Last month, ADM reported that Adelaide-based SME Myriota secured funding from Boeing venture firm HorizonX to develop its direct-to-satellite technology. The shoebox-sized nanosatellites and corresponding ground links have the potential to revolutionize the ‘Internet of Things’, or the potential for any device to share data with each other and end users regardless of location.

ADM caught up with Myriota’s CTO David Haley and Defence Science and Technology (DST) Group’s Dr Christine Shanahan and Leong Yen to see how the next internet revolution is set to impact the ADF.

“The Internet of Things obviously by its very nature has already changed the future battlefield,” Dr Shanahan said. “That's due to the ubiquity of sensors, the ability to collect vast amounts of information and to share that information. That's obviously available to both enemy combatants and non-combatants as well.

“For the ADF, that is creating a very dynamic operational environment which increases the complexity of the space in which any one individual needs to operate.”

DST and Myriota are working together to find ways of heightening commanders’ awareness of the urban environment.

“If you just look at the numbers, a larger percentage of the human population is in cities or in urban environments, so we expect that to be very important in the future,” Shanahan said.

A digitally-generated image of Myriota's nanosatellites. Credit: Myriota via Adelaide Now
A digitally-generated image of Myriota's nanosatellites. Credit: Myriota via Adelaide Now

“Within those urban environments we have to be able to sense what we want to sense, and know what we need to know, before we conduct an operation and during an operation, and we need to be able to move that data around.

“It's about having a lot of small distributable and unattended sensors that we can place out across the battlefield.”

Myriota’s direct-to-satellite technology will enable DST to do just that. “It’s the long battery life and small size of our solution, and its ability to communicate directly with a satellite even under those constraints, that make it very attractive for those kinds of applications,” CEO David Haley said.

“As we have more satellites we have a decrease in latency, we have another means of moving information around on the battlefield,” Shanahan said.

DST is also interested in the application of this technology in military logistics somewhat similar to what is seen in commercial operations.

“Within the next few years we’re hoping to look at some simple changes in the logistics supply chain, and demonstrate the technology to see how it fares,” Yen said. “We developed a proof-of-concept with Myriota around what's called a ‘Smart Storage Box’.”

The Box could enable logisticians to monitor and track the condition, quantities and movements of supplies in a timelier manner, thereby improving the efficiency and effectiveness of the supply chain.

IoT technology can also monitor the health of soldiers in real-time using a device known as a ‘Fight Recorder’, currently in joint development by Myriota and DST.

From there, DST expects that the Internet of Things will gradually permeate all aspects of military operations.

“We expect that going into the future, the Internet of Things will just become more intelligent and more pervasive,” Shanahan said. “It could creep in just about anywhere.”

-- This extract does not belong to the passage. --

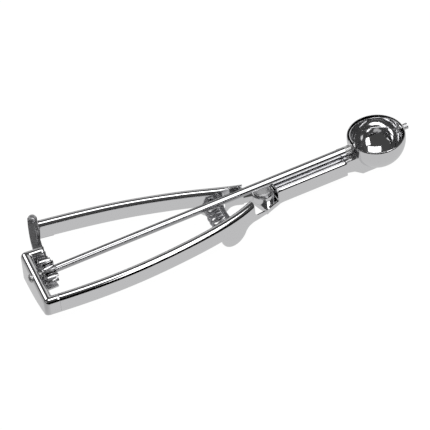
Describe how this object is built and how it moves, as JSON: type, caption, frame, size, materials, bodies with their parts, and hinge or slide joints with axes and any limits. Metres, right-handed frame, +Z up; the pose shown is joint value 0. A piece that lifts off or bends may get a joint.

Whilst IoT is still in the early stages, developing the full spectrum of possible applications will involve a wide range of domestic industry players.

“My focus right now is all about moving of the information around but there's a point at which I will be integrating different sensors,” Shanahan said. “Those sensors are going to come from other companies. There are certain sensors that we'd be interested in.”

The ultimate benefit, however, will be felt by serving members of the ADF.

“They’ve already got such complex battle spaces they operate in, they really have so much information in their minds, they have to be able to react so quickly,” Shanahan said.

“IoT could definitely reduce significant burdens on our serving men and women by taking a bunch of processes out that we just don't need a human to be wasting any of their brainpower on.”

The next step is to test the technology with other Five-Eyes nations in Contested Urban Environment (CUE) 2018, to be held in Canada this September.